Having qualified down in 16th place, McLaren are considering putting a fourth engine in Daniel Ricciardo’s MCL35M, sending him to the back of the Turkish GP grid..
Ricciardo did not have a good Saturday at the Istanbul Park, the Aussie caught out by the conditions on a drying circuit.
One of the first to cross the line as the drivers put in their final run in Q1, he dropped down the order as one by one his rivals came to finish their hot laps.
Speaking after qualifying, the Aussie rued his misfortune but admitted his struggles on the soft tyres didn’t help his cause.

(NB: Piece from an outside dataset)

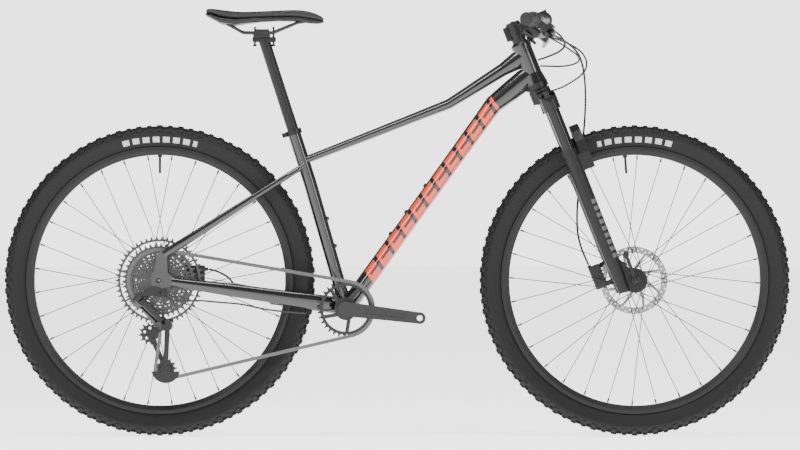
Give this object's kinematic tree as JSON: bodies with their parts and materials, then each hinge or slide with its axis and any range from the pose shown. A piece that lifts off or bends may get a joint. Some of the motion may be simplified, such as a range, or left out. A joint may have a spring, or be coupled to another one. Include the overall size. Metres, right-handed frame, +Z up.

“Obviously not where we want to be,” he said. “The track was steadily drying and everyone just kept improving a chunk on that last lap.
“We didn’t make as big a step on that second set of softs, and we’ve found it tricky with the soft most of the weekend so it’s just unfortunate to be so far down the grid.”
“It was probably also a bit of timing, we got quite a few yellow flags in Turn One which put us out of sync early. But I’ve already moved on from it, so now we’ll put our head down for the race.”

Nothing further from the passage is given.